山田オリーブ園 国内で初めてオリーブの有機栽培に成功しました。

この夏一番暑い日に

2020年9月3日小豆島今年の夏の最高気温

2020年9月3日午後2時外気温37.3℃。今季最高気温を記録。もうそろそろ秋かなと油断していたのがまずかった。気温が体温を超えてくると服に小さな扇風機が2つ付いた空調服もただのサウナ服と化す。何も考えることができず、酸欠水槽で溺れる金魚みたいに、口をパクパクしながら帰ってくる。

 

今日の仕事は終了。水シャワーを浴びて扇風機に当たる。ビールのことばかり考えそうになるが、平日は5時前には飲まないぞルールを一人で決めているので我慢。気を紛らわさせるために、韓国ドラマの続きを観はじめるが全く内容が入ってこない。字幕の字が読めないせいかと思い、日本のドラマに変えるが、言葉の意味は分かるが、全く何も感情が動かないのでそれも断念。たぶん暑さというのは、身体だけではなく、脳みそにもダメージを与えるのだ。

 

何も考えないときに最適なのはSNS。fbで数か月前に興味本位で入った農業系の2つのグループを流し読んでいると、慣行栽培農家を中心とした農薬支持派と、有機や自然栽培などの無農薬派のバトルが盛り上がっている。農業系のネット論争としては超定番。
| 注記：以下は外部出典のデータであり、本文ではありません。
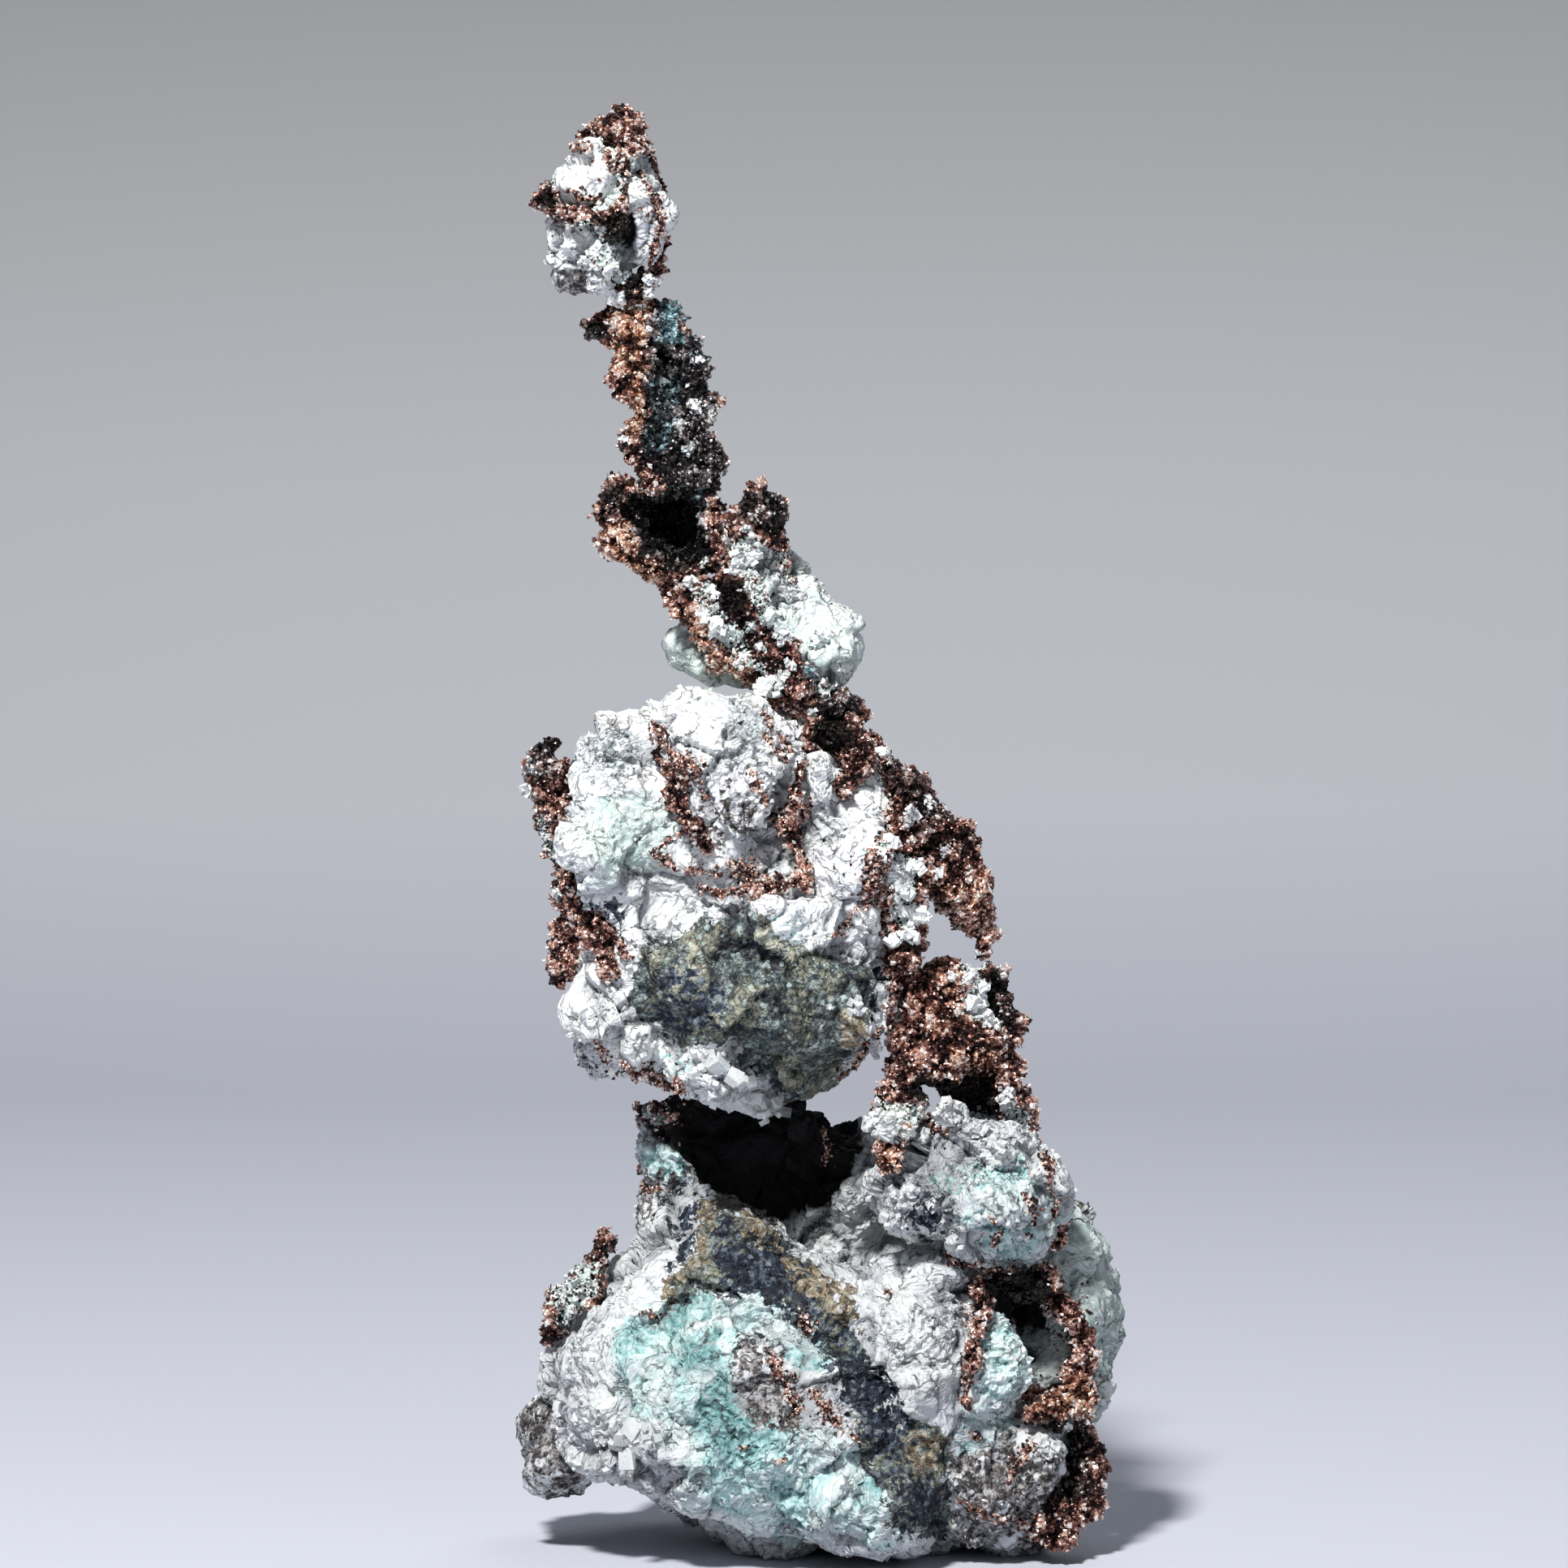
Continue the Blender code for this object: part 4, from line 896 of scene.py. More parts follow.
# White and pale green bits caught in the copper: (pixel, size in mm, green)
BITS = [
    ((917, 688), 1.5, 0.3), ((905, 700), 0.9, 0.4), ((936, 682), 0.8, 0.2), ((945, 712), 1.1, 0.5),
    ((962, 725), 1.6, 0.3), ((980, 738), 1.2, 0.2), ((883, 772), 1.5, 0.3), ((900, 782), 1.0, 0.6),
    ((866, 760), 0.9, 0.4), ((943, 845), 1.3, 0.1), ((960, 838), 1.0, 0.5), ((915, 812), 0.9, 0.2),
    ((930, 770), 1.0, 0.4), ((950, 760), 1.3, 0.5), ((965, 785), 1.2, 0.3), ((940, 800), 0.8, 0.2),
    ((990, 812), 1.0, 0.4), ((975, 820), 0.8, 0.3), ((900, 665), 0.8, 0.1), ((925, 655), 0.7, 0.2),
    ((868, 690), 0.8, 0.4), ((850, 720), 0.9, 0.5), ((875, 735), 0.8, 0.3), ((1012, 850), 0.9, 0.5),
    ((1000, 875), 0.8, 0.3), ((855, 500), 0.8, 0.1), ((873, 512), 0.7, 0.1), ((800, 345), 0.9, 0.0),
    ((797, 360), 0.8, 0.0), ((703, 298), 1.2, 0.1), ((735, 305), 1.1, 0.0), ((765, 322), 1.5, 0.0),
    ((750, 332), 1.0, 0.0), ((690, 320), 1.2, 0.0), ((720, 322), 0.9, 0.0), ((1165, 1050), 0.9, 0.1),
    ((1100, 1075), 1.6, 0.2), ((1110, 1100), 1.3, 0.5), ((1095, 1040), 1.2, 0.3), ((1125, 1070), 1.0, 0.1),
    ((1180, 1155), 1.0, 0.0), ((1205, 1190), 1.2, 0.0), ((1215, 1215), 0.9, 0.0), ((1200, 1235), 1.5, 0.0),
    ((1212, 1255), 1.1, 0.0), ((1190, 1205), 0.8, 0.0), ((1170, 1205), 0.7, 0.0), ((1165, 1150), 0.8, 0.1),
    ((1240, 1355), 1.1, 0.0), ((1245, 1380), 0.9, 0.0), ((1215, 1375), 1.4, 0.0), ((1205, 1395), 1.2, 0.1),
    ((1165, 1372), 1.5, 0.0), ((1180, 1390), 1.2, 0.0), ((1150, 1362), 1.0, 0.0), ((1090, 1390), 1.5, 0.0),
    ((1085, 1375), 1.2, 0.0), ((1260, 1400), 1.0, 0.1), ((1135, 1400), 1.3, 0.0), ((1225, 1260), 1.0, 0.0),
    ((1145, 990), 0.8, 0.0), ((1120, 1010), 1.0, 0.1), ((1155, 1075), 0.7, 0.0), ((800, 405), 0.6, 0.2),
    ((1128, 1125), 1.4, 0.2), ((1118, 1150), 1.2, 0.1), ((1100, 1160), 1.0, 0.3), ((640, 960), 0.8, 0.4),
    ((652, 975), 0.7, 0.2), ((690, 1100), 0.8, 0.1), ((860, 445), 0.7, 0.1), ((835, 520), 0.8, 0.5),
    ((815, 470), 0.7, 0.6), ((850, 552), 0.8, 0.3), ((770, 540), 0.6, 0.0), ((1010, 790), 1.0, 0.5),
    ((748, 352), 1.2, 0.0), ((757, 366), 1.0, 0.1), ((735, 345), 1.3, 0.0), ((762, 376), 0.8, 0.1),
    ((800, 1368), 1.0, 0.5), ((815, 1376), 1.0, 0.5),
]
BIT_BLOCKS = (9, 7)  # blocks in the smallest bit, and how many more for each square mm of size
BIT_SPREAD = 0.27  # how far the blocks lie from their middle, as a share of the bit's size
BIT_SUNK = 0.15  # how far they may stand out, as a share of its size
BIT_SIZES = (0.25, 0.62)  # of a block, as a share of its size
BIT_HIGH = (0.45, 1.0)  # how raised a block counts, which sets how much painted shade of low places greys its white


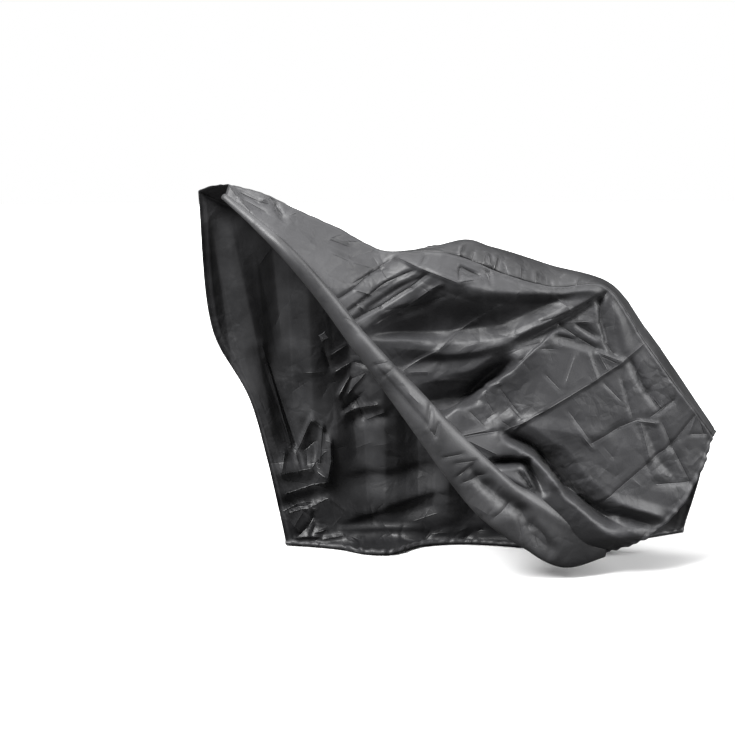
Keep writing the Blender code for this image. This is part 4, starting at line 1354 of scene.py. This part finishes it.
# %% [markdown]
# ## The far panel
#
# The far panel hangs from the far seam to the floor and turns in along it. Cloth could be dropped on a
# floor in a simulation, but then its foot would lie wherever chance puts it. So each station is a smooth
# curve through five places, and the folds and creases are added square to it, as on the near side.
# %% The far panel
FAR_STATIONS = 340
FALL_LINES = 132
FALLS_BY_SEAM = (0, 0.004, 0.008, 0.014, 0.022)         # the grid's first lines lie close together
FALL_KNOTS = np.array((0.0, 0.30, 0.60, 0.88, 1.0))     # shares of the fall: seam, two places, fold and hem
FAR_GATHERS = 0.0014
FAR_HEM_WIDE = 0.024
FAR_FOLD_FADE = (0.10, 0.16)    # shares of the fall over which folds die out, at the seam and at the hem
FAR_CREASE_FADE = (0.05, 0.03)  # and creases
FAR_HEM_FADE = (0.02, 0.02)     # and the hems at the front and the tail


def far_side():
    """
    The far panel: down each station a smooth curve from the far seam through two places of the fall to the
    fold at the floor, and on along the floor to the hem.
    """
    station = np.linspace(0, 1, FAR_STATIONS)
    evenly = np.linspace(FALLS_BY_SEAM[-1], 1, FALL_LINES - len(FALLS_BY_SEAM) + 1)
    fall = np.append(FALLS_BY_SEAM[:-1], evenly)
    stops = [line(SEAMS, station, "far_x far_y far_z")]
    for name in ("upper", "lower", "fold", "hem"):
        stops.append(line(FALLS, station, f"{name}_x {name}_y {name}_z"))
    points = smooth(fall, FALL_KNOTS, np.stack(stops)).transpose(1, 0, 2)
    height = fold_height(FAR_FOLDS, points[..., 0], points[..., 2])
    points = lifted(points, 1, height * edge_fade(fall, *FAR_FOLD_FADE))
    x, z = points[..., 0], points[..., 2]
    crease = fold_height(FAR_CREASES, x, z, sharp=True)
    crease += sum(fold_height(zone, x, z, sharp=True) for zone in FAR_STREWN)
    points = lifted(points, 1, crease * edge_fade(fall, *FAR_CREASE_FADE))
    points = points + seam_rise(station, "far", length_down(points))
    for at_end in (False, True):
        hem = hem_rise(points, at_end, FAR_GATHERS, wide=FAR_HEM_WIDE, seed=4)
        points = lifted(points, 1, hem * edge_fade(fall, *FAR_HEM_FADE))
    points[..., 2] = np.maximum(points[..., 2], FALLS["hem_z"].min())
    return np.concatenate([points, floor_hem(points)], axis=1)


points = far_side()
print("the far side's lowest place is", round(1000 * points[..., 2].min(), 1), "mm above the floor")

# %% [markdown]
# ## The far side's inside
#
# What the camera sees of this side is its coated inside. It gets painted light all over, a painted shadow
# by the floor, and more painted light at the tail, where light falls in. A second material could carry that,
# but the painted_lighting attribute already does, so it only gets other values here.
# %% The far side
FAR_PAINTED_LIGHT = 0.35              # painted light on the inside's flat cloth
FAR_RIDGE_HIGHLIGHT = 0.3
FLOOR_PAINTED_SHADOW = -0.85
SHADOW_HEIGHTS = (0.0, 0.20)      # heights between which the painted shadow by the floor dies out
BEFORE_TAIL = (0.65, 0.85)  # places on X between which it dies out too
TAIL_PAINTED_LIGHT = (0.95, 1.00)     # places on X between which the tail gets painted light

face = outward(points, 1)
x, z = points[..., 0], points[..., 2]
# a mask for the painted shadow by the floor, fading towards the tail
floor_shadow = np.interp(z, SHADOW_HEIGHTS, (1, 0)) * np.interp(x, BEFORE_TAIL, (1, 0))
# painted light all over the inside, and painted highlights on ridges
painted_lighting = FAR_PAINTED_LIGHT + FAR_RIDGE_HIGHLIGHT * painted_ridge_highlight(points, face)
# painted shadow by the floor, and painted light at the tail
painted_lighting += FLOOR_PAINTED_SHADOW * floor_shadow + np.interp(x, TAIL_PAINTED_LIGHT, (0, 1))
creases = crease_lines(joined(FAR_CREASES, *FAR_STREWN), x, z)
far = cloth_object("far_side_cloth", points, 1, creases, painted_lighting)
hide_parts("far_side_panel")
# rows lie beside the seam, on the front hem's inside, and beside the hem at the tail
far_rows = [laid_on(points[:, 3], face[:, 3]),
            laid_on(points[4, :FALL_LINES], -face[4, :FALL_LINES]),
            laid_on(points[-5, :FALL_LINES], face[-5, :FALL_LINES])]
far_thread = stitches("far_stitching", far_rows, THREAD_FINISH)

# %% [markdown]
# ## The reinforcing patch
#
# A small square of ribbed grey webbing is sewn to the far panel's inside. Its corners reach out further
# than its sides, and one row of stitches runs round it with two more from corner to corner. It could be a
# flat plate, but the cloth below it is never flat, so the square is laid on the panel's own points and
# follows them.
# %% Places on the patch
PATCH_SIDE = 0.024
PATCH_TURN = math.radians(30)
PATCH_PLACE = (-0.070, 0.702)
PATCH_WAIST = 0.14      # share by which the sides are drawn in at their middles
PATCH_LIFT = 0.0014
PATCH_SEAM = 0.38       # the stitches' distance from its middle, as a share of its side
SEAM_STEPS = 30
BLEND = 0.006           # how far the panel's points are felt


def around_patch(cloth):
    """The points of a grid that lie within two sides of the patch's place."""
    flat = cloth.reshape(-1, 3)
    away = np.hypot(flat[:, 0] - PATCH_PLACE[0], flat[:, 2] - PATCH_PLACE[1])
    return flat[away < 2 * PATCH_SIDE]


def far_inside(x, z, lift):
    """
    Places on the far panel's inside: the mean depth of its points, each weighing exp(-(away / blend)^2).
    """
    away = np.hypot(BEHIND_PATCH[:, 0] - x[..., None], BEHIND_PATCH[:, 2] - z[..., None])
    weight = bell(away, 0, BLEND)
    y = np.sum(weight * BEHIND_PATCH[:, 1], axis=-1) / np.sum(weight, axis=-1)
    return np.stack([x, y - lift, z], axis=-1)


def on_patch(u, v, lift):
    """
    A place on the patch: u and v run from -0.5 to 0.5, x = u (1 - waist (1 - 4 v v)), z the same with u and
    v.
    """
    across = PATCH_SIDE * u * (1 - PATCH_WAIST * (1 - 4 * v * v))
    upward = PATCH_SIDE * v * (1 - PATCH_WAIST * (1 - 4 * u * u))
    x = PATCH_PLACE[0] + across * math.cos(PATCH_TURN) - upward * math.sin(PATCH_TURN)
    z = PATCH_PLACE[1] + across * math.sin(PATCH_TURN) + upward * math.cos(PATCH_TURN)
    return far_inside(x, z, lift)


def patch_seams():
    """The paths of its stitches: round the square, then from corner to corner."""
    step = np.linspace(-1, 1, SEAM_STEPS)
    one = np.ones(SEAM_STEPS)
    lift = PATCH_LIFT + CLOTH / 2 + THREAD
    runs = [(step, -one), (one, step), (-step, one), (-one, -step), (step, step), (step, -step)]
    paths = [on_patch(PATCH_SEAM * u, PATCH_SEAM * v, lift) for u, v in runs]
    return [(path, np.tile((0.0, -1.0, 0.0), (SEAM_STEPS, 1))) for path in paths]


BEHIND_PATCH = around_patch(points)
print("the patch is laid on", len(BEHIND_PATCH), "points of the far panel")

# %% [markdown]
# ## Ribbed webbing
#
# Webbing is woven with thick ribs, here about a dozen across the patch. They could be bump, but their edge
# shows where the patch stands off the cloth, so they are in the mesh, as a sine wave over the square.
# Webbing and thread are grey, and are made by the same recipe as the cloth.
# %% The reinforcing patch
PATCH_LINES = 49
RIB_PITCH = 0.0019
RIB_RISE = 0.00016
WEBBING = cloth_finish("grey webbing", dark=(0.085, 0.085, 0.090), light=(0.150, 0.150, 0.156),
                       rough=0.60, sheen=0.10, crumple=0.3)
PATCH_THREAD = cloth_finish("grey thread", dark=(0.150, 0.150, 0.155), light=(0.200, 0.200, 0.205),
                            rough=0.50, sheen=0.10, crumple=0.0)

share = np.linspace(-0.5, 0.5, PATCH_LINES)
u, v = np.meshgrid(share, share, indexing="ij")
square = on_patch(u, v, PATCH_LIFT + RIB_RISE * np.sin(math.tau * v * PATCH_SIDE / RIB_PITCH))
no_creases = np.zeros((LINE_LAYERS, *u.shape, 3))
patch = cloth_object("patch_webbing", square, -1, no_creases, np.ones(u.shape), finishes=(WEBBING, WEBBING))
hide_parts("reinforcing_patch")
patch_thread = stitches("patch_stitching", patch_seams(), PATCH_THREAD)

# %% [markdown]
# ## The lights
#
# Four broad lights come from high and low at the front left, from the right and from above. Lamps with a
# size of their own fall off with distance, so sun lamps with a wide angle are used: they light the whole
# cover evenly.
# %% The lights
def broad_light(name, comes_from, spread, strength):
    """A light that comes evenly from one part of the sky, spread over that many degrees."""
    lamp = bpy.data.lights.new(name, "SUN")
    lamp.angle = math.radians(spread)
    lamp.energy = strength
    item = bpy.data.objects.new(name, lamp)
    bpy.context.scene.collection.objects.link(item)
    item.rotation_euler = Vector(comes_from).to_track_quat("Z", "Y").to_euler()


broad_light("key", (-0.80, -0.60, 1.00), 25, 6.3)
broad_light("side", (0.90, -0.40, 0.55), 40, 3.4)
broad_light("top", (-0.10, 0.10, 1.00), 80, 2.4)
broad_light("low", (-0.90, -0.70, 0.10), 60, 0.25)
print(len(bpy.data.lights), "lights")

# %% [markdown]
# ## The studio
#
# The cover stands on a pale floor in a pale room. Plain white ones would fill the hollows of its folds with
# light. These look white to the camera but light the cloth only weakly, which keeps the hollows dark.
# %% A pale floor in a pale room
FLOOR_REACH = 40
FLOOR_SEEN = 0.90
FLOOR_BOUNCE = 0.06
ROOM_SEEN = 1.0
ROOM_LIGHT = 0.04


def seen_or_lighting(tree, lighting, seen):
    """A value that is seen where the eye meets the surface, and lighting where light only bounces off it."""
    ray = tree.nodes.new("ShaderNodeLightPath").outputs["Is Camera Ray"]
    value = tree.nodes.new("ShaderNodeMapRange")
    value.inputs["To Min"].default_value = lighting
    value.inputs["To Max"].default_value = seen
    tree.links.new(ray, value.inputs["Value"])
    return value.outputs[0]


def pale_floor():
    """A wide flat floor that looks white, but lights the cloth as weakly as a dark one."""
    corners = [(FLOOR_REACH * x, FLOOR_REACH * y, 0) for x, y in ((-1, -1), (1, -1), (1, 1), (-1, 1))]
    mesh = bpy.data.meshes.new("floor")
    mesh.from_pydata(corners, [], [(0, 1, 2, 3)])
    pale = bpy.data.materials.new("pale floor")
    tree, shader, _ = nodes_of(pale)
    tree.links.new(seen_or_lighting(tree, FLOOR_BOUNCE, FLOOR_SEEN), shader.inputs["Base Color"])
    shader.inputs["Roughness"].default_value = 0.9
    shader.inputs["Specular IOR Level"].default_value = 0.0
    mesh.materials.append(pale)
    floor = bpy.data.objects.new("floor", mesh)
    bpy.context.scene.collection.objects.link(floor)


def pale_room():
    """A white surround, which lights the cloth as weakly as the floor does."""
    world = bpy.data.worlds.new("studio")
    bpy.context.scene.world = world
    world.use_nodes = True
    back = world.node_tree.nodes["Background"]
    back.inputs["Color"].default_value = (1.0, 1.0, 1.0, 1.0)
    strength = seen_or_lighting(world.node_tree, ROOM_LIGHT, ROOM_SEEN)
    world.node_tree.links.new(strength, back.inputs["Strength"])
    bpy.context.scene.view_settings.view_transform = "Standard"


pale_floor()
pale_room()
print("floor and room look", FLOOR_SEEN, ROOM_SEEN, "and light the cloth as", FLOOR_BOUNCE, ROOM_LIGHT)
fbなので年齢層高めのおじさんおばさんたちが暑い、ではなく熱い。

 

レッテル貼り思考は良くないが、無農薬派は、農家というより消費者だったり家庭菜園をやっている都会の理論派が中心、農薬支持派はやはり農家。まあ、自分が正しいという主張をぶつけ合うだけなので、基本、なかなか歩み寄るみたいなことはない。そもそも暑くてイライラしてるし。

 

僕は有機農家なので立場的には無農薬理論派だと思うのだが、そもそも農薬は良いか悪いかという議論のテーマの立て方がバカバカしい。例えば、人間に使う薬は良いか悪いかという議論がそんなに盛り上がるだろうか。人間に使うものを薬と言い、植物や虫や菌に使う薬を農薬を言う。人間や植物の症状に合わせて正しく使う、ただし副作用が出ることもあるので細心の注意を払うというのが、普通の薬に対する人間のスタンスである。

 

農薬も同じ。僕は有機農家なので使えない農薬は沢山あるけど、もし有機やってなければ使う農薬もあるし、使わない農薬もある。同じ農薬でも使うときもあるし、使わないときもあると思う。農薬は、きちんとした知識に基づいて丁寧に使えばいいと思う。

 

僕は離島でオリーブを育てているだけなので、他の地域で他の農産物を育てている農家の実情を知らない。

 

でも、都会の人たちは、この暑さの中でサウナ服を着ながら、毎日同じ単純作業を繰り返す農家が出荷する野菜の値段がびっくりするくらい安くて、その安い野菜が天候不良で少し高くなっただけで夕方のニュースで野菜の値段が高くて困っちゃうという主婦の愚痴を聞かされる絶望感のことを知らない。これ以上、何をすればいいのかと。

 

そして都会の人たちは知らない。農薬を指定された通りの濃度や頻度を無視して、適当に使っている農家が交っていても、ほとんどチェックなんかできていないことを。人間に薬を投与する医師、処方する薬剤師は国家資格を持っているけど、農薬を使う農家は何の資格も持っていないし、農作物を作った人と食べた人のトレサビリティ―なんて日本の農業システムでは機能していないことを。

 

性善説の国日本。

 

僕は根が悪いので、人間は知らない人がどうなろうとあまり気にしないし、楽をして金儲けしたいというのは人間の本質なので、そういうある意味人間的な農家をいかにきちんと、そういうのはいけませんよと取り締まり、そして、ちゃんとがんばっている農家はがんばっているなりに報われるくらいに食っていける世の中になったらいいなと、そう思う。

 

そういうのは政治の世界の仕事だろうか、それとも宗教の仕事だろうか。